My initial reaction to this woman when I saw her was
emotional. She was crying but she
wasn’t bleeding or in pain and she didn’t look like she needed help. I just wanted to help her so maybe I
would feel good about my day. So,
I was actually going to use her distress to make me feel better about being me.
If I hadn’t asked God for what to do it would have been
okay. The lady was just having a
bad day. But since I did
ask, He told me what to do.
When I decided that I would do what He told me I felt great but then I failed to obey. I added my own plan, to hand her a Ten.

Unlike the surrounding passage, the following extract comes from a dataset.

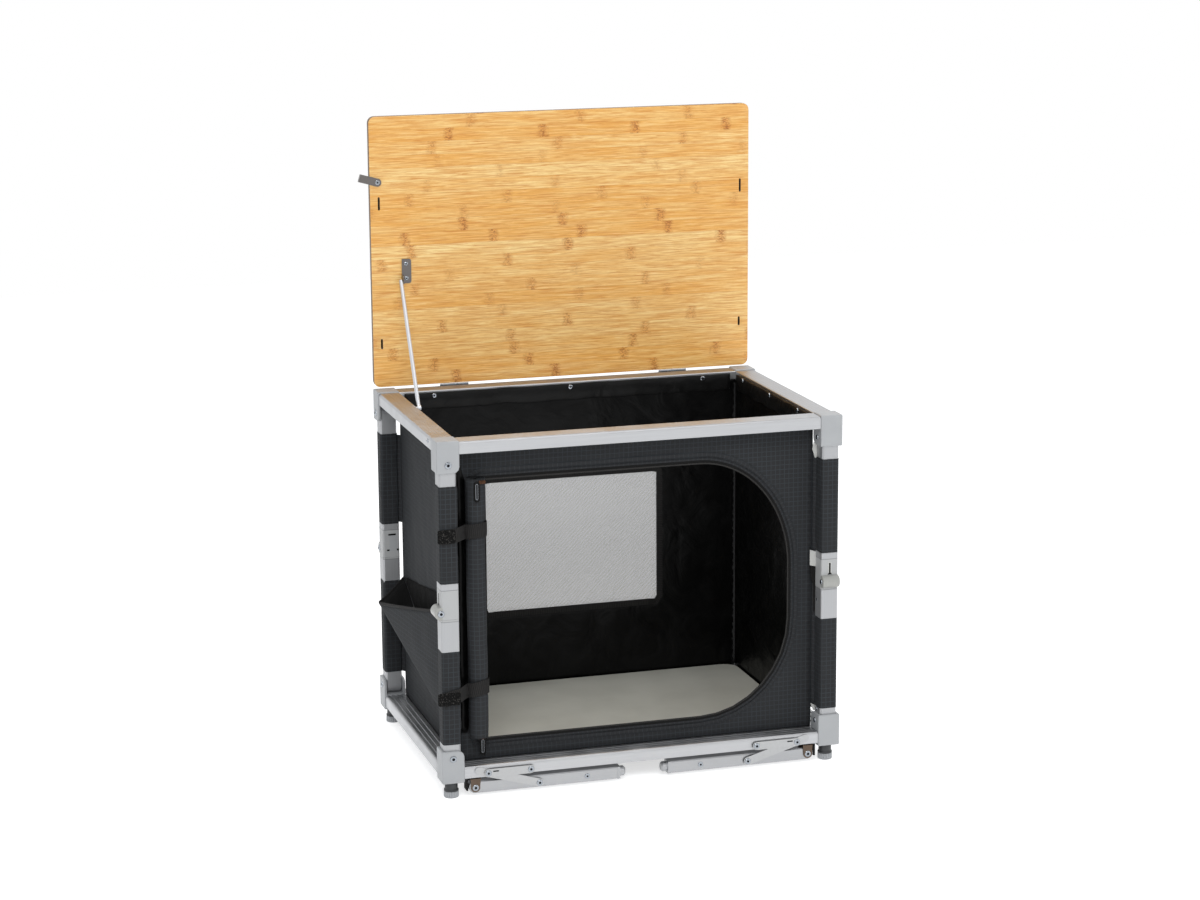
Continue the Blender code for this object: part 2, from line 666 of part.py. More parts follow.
def latch_mesh(finish):
    """Swivel latch with its pivot at the origin and a lip bent forward at its tip."""
    tilt = math.radians(LATCH_TILT_DEGREES)
    half = LATCH_WIDTH / 2
    front = -GAP - LATCH_THICKNESS
    middle = front + LATCH_THICKNESS / 2
    side_view = tongue(half, LATCH_LENGTH - LATCH_THICKNESS / 2)
    plate = prism([(-a, b) for a, b in side_view], front, -GAP, "y")
    lip_half = half - GAP
    lip_low = (-LATCH_LENGTH, front - LATCH_LIP, -lip_half)
    lip = box(lip_low, (LATCH_THICKNESS - LATCH_LENGTH, middle, lip_half))
    mesh = combine("lid_latch", plate, finish, [("UNION", lip)])
    mesh.transform(Matrix.Rotation(tilt, 4, "Y"))
    return mesh


def prop_geometry():
    """The rod's plane, its pivot and its top in the frame's own coordinates."""
    plane = -HALF_W + BLOCK + PROP_FROM_RAIL
    pivot = (plane, HINGE_Y - PROP_PIVOT_FORWARD, TOP_RAIL_TOP - PROP_PIVOT_BELOW_RAIL_TOP)
    top = (plane, HINGE_Y - PROP_TOP_FORWARD, HINGE_Z + PROP_TOP_ABOVE_HINGE)
    return pivot, top


def prop_rod_mesh(finish):
    """Round rod with a flattened eye at its pivot, and the pin to the rail beside it."""
    pivot, top = prop_geometry()
    way = Vector(top) - Vector(pivot)
    rod = prism(circle(PROP_ROD_RADIUS, steps=ROUND_STEPS // 2), 0.0, way.length)
    lean = Matrix.Rotation(-math.atan2(way.y, way.z), 4, "X")
    bmesh.ops.transform(rod, matrix=lean, verts=rod.verts)
    eye = prism(circle(PROP_EYE_RADIUS), -PROP_EYE_THICKNESS / 2, PROP_EYE_THICKNESS / 2, "x")
    pin = prism(circle(PROP_PIN_RADIUS, steps=ROUND_STEPS // 2), GAP - PROP_FROM_RAIL, 0.0, "x")
    return combine("prop_rod", rod, finish, [("UNION", eye), ("UNION", pin)])


def prop_bracket_mesh(finish):
    """Plate on the board with an ear bent forward beside the rod's top."""
    low = (BRACKET_THICKNESS / 2, -BRACKET_BELOW_ROD)
    high = (BRACKET_WIDTH, BRACKET_ABOVE_ROD)
    radius = BRACKET_THICKNESS
    outline = rectangle(low, high, (0, 2 * radius, 2 * radius, 0))
    plate = prism(outline, -GAP - BRACKET_THICKNESS, -GAP, "y")
    ear_low = GAP - BRACKET_BELOW_ROD
    ear_outline = rectangle(
        (-BRACKET_EAR_REACH, ear_low),
        (-GAP - BRACKET_THICKNESS / 2, ear_low + BRACKET_EAR_HEIGHT),
        (2 * radius, 0, 0, 2 * radius),
    )
    ear = prism(ear_outline, 0.0, BRACKET_THICKNESS, "x")
    return combine("prop_bracket", plate, finish, [("UNION", ear)])


def add_lid(finishes, top_empty, lid_empty):
    """Board, hinges, latch, prop rod and its bracket."""
    put("lid_board", lid_board_mesh(finishes["bamboo"]), (0, HINGE_Y, HINGE_Z), 0.0, lid_empty)
    hinge = lid_hinge_mesh(finishes["steel"])
    for side, sign in (("left", -1), ("right", 1)):
        place = (sign * (HALF_W - HINGE_FROM_SIDE), HINGE_Y, HINGE_Z)
        put("lid_hinge_" + side, hinge, place, 0.0, top_empty)
    latch_place = (
        -LID_WIDTH / 2 + LATCH_FROM_EDGE,
        HINGE_Y + LID_FACE,
        HINGE_Z + LID_REST_GAP + LID_LENGTH - LATCH_FROM_FREE_EDGE,
    )
    put("lid_latch", latch_mesh(finishes["dark_steel"]), latch_place, 0.0, lid_empty)
    pivot, top = prop_geometry()
    put("prop_rod", prop_rod_mesh(finishes["steel"]), pivot, 0.0, top_empty)
    bracket_place = (top[0] + PROP_ROD_RADIUS + GAP, HINGE_Y + LID_FACE, top[2])
    put("prop_bracket", prop_bracket_mesh(finishes["dark_steel"]), bracket_place, 0.0, lid_empty)


def from_corner(across, height):
    """A point of the front wall, from the left side and the ground, in the frame's coordinates."""
    return (across - HALF_W, height)


def door_outline():
    """Doorway of the front wall: straight at the left, one long curve at the right."""
    points = [from_corner(DOOR_LEFT, DOOR_BOTTOM)]
    for step in range(DOOR_STEPS + 1):
        angle = QUARTER * step / DOOR_STEPS
        across = DOOR_CURVE_START + DOOR_CURVE_REACH * math.sin(angle)
        height = DOOR_BOTTOM + DOOR_LOWER_CURVE * (1 - math.cos(angle))
        points.append(from_corner(across, height))
    for step in range(DOOR_STEPS + 1):
        angle = QUARTER * step / DOOR_STEPS
        across = DOOR_CURVE_START + DOOR_CURVE_REACH * math.cos(angle)
        height = DOOR_TOP - DOOR_UPPER_CURVE * (1 - math.sin(angle))
        points.append(from_corner(across, height))
    points.append(from_corner(DOOR_LEFT, DOOR_TOP))
    return points


def window_outline(clearance):
    """Rear mesh window, drawn in by a clearance."""
    across = HALF_W - WINDOW_FROM_SIDE - clearance
    return rectangle((-across, WINDOW_BOTTOM + clearance), (across, WINDOW_TOP - clearance))


def add_walls(finishes):
    """Front, rear and side walls of the fabric box, with the mesh window."""
    inner_x = HALF_W - FABRIC_FACE
    inner_y = HALF_D - FABRIC_FACE
    wall = rectangle((-inner_x, PANEL_BOTTOM), (inner_x, PANEL_TOP))
    cloth = finishes["fabric"]
    through = (-FABRIC - CUT_OVERRUN, CUT_OVERRUN)
    doorway = prism(door_outline(), -through[1], -through[0], "y")
    front = combine("front_panel", prism(wall, 0.0, FABRIC, "y"), cloth, [("DIFFERENCE", doorway)])
    put("front_panel", front, (0, -inner_y, 0))
    window = prism(window_outline(0.0), *through, "y")
    rear = combine("rear_panel", prism(wall, -FABRIC, 0.0, "y"), cloth, [("DIFFERENCE", window)])
    put("rear_panel", rear, (0, inner_y, 0))
    mesh_window = plain(
        "rear_mesh_window", prism(window_outline(GAP), -FABRIC, 0.0, "y"), finishes["mesh"]
    )
    put("rear_mesh_window", mesh_window, (0, inner_y, 0))
    span = inner_y - FABRIC - GAP
    side = rectangle((-span, PANEL_BOTTOM), (span, PANEL_TOP))
    for name, sign in (("left", -1), ("right", 1)):
        low, high = sorted((0.0, -sign * FABRIC))
        mesh = plain("side_panel_" + name, prism(side, low, high, "x"), cloth)
        put("side_panel_" + name, mesh, (sign * inner_x, 0, 0))


def add_floor(finishes):
    """Fabric floor between the base rails and the stiff board that lies on it."""
    inner_x = HALF_W - FABRIC_FACE
    inner_y = HALF_D - FABRIC_FACE
    floor = prism(rectangle((-inner_x, -inner_y), (inner_x, inner_y)), FLOOR_TOP - FABRIC, FLOOR_TOP)
    put("bag_floor", plain("bag_floor", floor, finishes["fabric"]), (0, 0, 0))
    board_x = inner_x - BOARD_INSET
    board_y = inner_y - BOARD_INSET
    outline = rectangle((-board_x, -board_y), (board_x, board_y), (BOARD_CORNER_RADIUS,) * 4, ARC_STEPS)
    low = FLOOR_TOP + GAP
    board = plain("floor_board", prism(outline, low, low + BOARD_THICKNESS), finishes["board"])
    put("floor_board", board, (0, 0, 0))


def add_rolled_door(finishes):
    """The door rolled up at the left of its doorway, outside the front wall."""
    across = (ROLL_RIGHT - ROLL_LEFT) / 2
    deep = ROLL_THICKNESS / 2
    ring = [(across * a, deep * b) for a, b in circle(1, steps=ROUND_STEPS)]
    roll = plain("rolled_door", prism(ring, ROLL_BOTTOM, ROLL_TOP), finishes["fabric"])
    middle = (ROLL_LEFT + ROLL_RIGHT) / 2
    put("rolled_door", roll, (middle - HALF_W, -HALF_D + BLOCK - deep, 0))


def add_pocket(finishes):
    """Side pocket: an outer sheet and a rear gusset, open at the top."""
    root = FABRIC_FACE - GAP - FABRIC / 2
    corners = {
        "front_top": (root, POCKET_FRONT, POCKET_FRONT_TOP),
        "front_bottom": (root, POCKET_FRONT, POCKET_FRONT_BOTTOM),
        "outer": (-POCKET_CORNER_OUT, POCKET_CORNER_Y, POCKET_CORNER_HEIGHT),
        "rear": (root, POCKET_REAR, POCKET_REAR_HEIGHT),
    }
    mesh = bmesh.new()
    made = {name: mesh.verts.new(place) for name, place in corners.items()}
    mesh.faces.new((made["front_top"], made["outer"], made["front_bottom"]))
    mesh.faces.new((made["outer"], made["rear"], made["front_bottom"]))
    bmesh.ops.recalc_face_normals(mesh, faces=mesh.faces)
    pocket = to_object("side_pocket_sheet", mesh, finishes["fabric"])
    shell = pocket.modifiers.new("wall", "SOLIDIFY")
    shell.thickness = FABRIC
    shell.offset = 0.0
    graph = bpy.context.evaluated_depsgraph_get()
    finished = bpy.data.meshes.new_from_object(pocket.evaluated_get(graph))
    bpy.data.objects.remove(pocket, do_unlink=True)
    put("side_pocket", finished, (-HALF_W, -HALF_D, 0))


def finishes():
    """The materials, with colours as linear values."""
    return {
        "aluminium": material("anodised_aluminium", (0.62, 0.62, 0.63), 0.38, 0.9),
        "plastic": material("grey_plastic", (0.42, 0.43, 0.45), 0.5),
        "foot": material("foot_plastic", (0.30, 0.31, 0.33), 0.55),
        "bamboo": material("bamboo", (0.80, 0.47, 0.14), 0.45),
        "steel": material("bright_steel", (0.60, 0.61, 0.63), 0.3, 0.9),
        "dark_steel": material("dark_steel", (0.16, 0.15, 0.15), 0.4, 0.8),
        "bronze": material("bronze_steel", (0.15, 0.11, 0.08), 0.45, 0.7),
        "fabric": material("charcoal_fabric", (0.033, 0.040, 0.045), 0.75),
        "mesh": material("grey_mesh", (0.46, 0.46, 0.47), 0.7),
        "board": material("floor_board", (0.42, 0.41, 0.36), 0.5),
    }


def main():
    """Build the whole object."""
    clear_scene()
    made = finishes()
    top_empty = joint_empty("top_frame", corner_place(-1, -1, TOP_PIVOT_HEIGHT))
    lid_empty = joint_empty("lid", (0.0, HINGE_Y, HINGE_Z))
    add_corners(made, top_empty)
    add_rails("base_rail", BASE_RAIL_BOTTOM, True, made["aluminium"], None)
    add_rails("top_rail", TOP_RAIL_BOTTOM, False, made["aluminium"], top_empty)
    add_lid(made, top_empty, lid_empty)
    add_long_legs(made)
    add_walls(made)
    add_floor(made)
    add_rolled_door(made)
    add_pocket(made)


main()
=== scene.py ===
"""Looks of a folding camp kitchen: aluminium frame, bamboo lid and a charcoal fabric cupboard."""

import logging
import math
from collections.abc import Callable
from dataclasses import dataclass
from enum import Enum

import bmesh
import bpy
import numpy as np
from mathutils import Matrix, Vector
from mathutils.geometry import delaunay_2d_cdt


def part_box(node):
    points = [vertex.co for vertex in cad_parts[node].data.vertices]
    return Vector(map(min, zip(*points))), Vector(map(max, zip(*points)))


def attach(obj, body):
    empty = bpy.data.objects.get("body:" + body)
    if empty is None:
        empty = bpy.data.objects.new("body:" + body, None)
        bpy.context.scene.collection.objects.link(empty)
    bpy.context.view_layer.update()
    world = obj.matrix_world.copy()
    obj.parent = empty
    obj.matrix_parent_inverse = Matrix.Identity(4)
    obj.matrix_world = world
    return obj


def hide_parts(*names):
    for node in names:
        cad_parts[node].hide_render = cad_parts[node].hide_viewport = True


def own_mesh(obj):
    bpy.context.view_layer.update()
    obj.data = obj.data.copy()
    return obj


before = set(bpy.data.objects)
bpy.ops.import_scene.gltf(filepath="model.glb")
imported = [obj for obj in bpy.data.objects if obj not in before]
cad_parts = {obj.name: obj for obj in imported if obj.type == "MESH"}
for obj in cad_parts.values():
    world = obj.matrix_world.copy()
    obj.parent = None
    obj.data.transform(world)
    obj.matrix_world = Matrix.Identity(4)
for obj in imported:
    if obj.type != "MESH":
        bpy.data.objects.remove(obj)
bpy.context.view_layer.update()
LOG = logging.getLogger("camp_kitchen")
Array = np.ndarray
Piece = bpy.types.Object
Socket = bpy.types.NodeSocket
Pair = tuple[float, float]
Place = tuple[float, float, float]
Shape = tuple[Array, list[list[int]], list[int]]
MM = 0.001
TURN = 2 * math.pi
CORNERS = ("fl", "fr", "rr", "rl")
SIDES = ("front", "right", "rear", "left")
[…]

That wasn’t at all what I heard from God. As I returned to where she was, she was no longer
there. She was up a hill and
talking to some neighbors. What
God had told me to say to her was now not in the privacy of just me and her but
two other women.
As I climbed the hill I thought about how to say the simple
words, “God loves you.”
Afraid of what they would think of me, I went to my plan and
reached for the bill in my wallet.
Giving money is always a good thing, right? No, actually obedience is always a better thing.
So, disaster unfolded.
When I got home I told my wife and she bit my head off
because of the cultural, as well as the spiritual implications, for what I did to that lady. Later
on that day my friends laughed in horror at my story. I got zero sympathy.
I didn’t have any coming.
What I got from God was correction (thankfully) in an arena
of testing to reveal something to me in a smaller, controlled setting. I had disobeyed God when He gave me a
simple thing to do and I recognized it and admitted it. I prayed that I would do better next
time and to fight the lies in any area of my life that says: God needs my help, I can handle things on my own or I know what I’m doing. I made a decision that afternoon to
prepare my mind and my will to understand and to do exactly, exactly, what God
wants me to do and that is where I am in my life now; pressing on in spite of the failures.
I really didn’t need to do anything for that lady.
But, since I asked, I heard.
If I had just done what I had heard I could have provided a message that we rarely hear when we're in distress in this world, "God loves you." Those three words can give comfort and peace that no amount of money on this earth can compare with when you need to hear those words.
If I had just stuck to the direction from God and said that it would have been obedience and obedience to God is greater than
anything I can come up with on my own.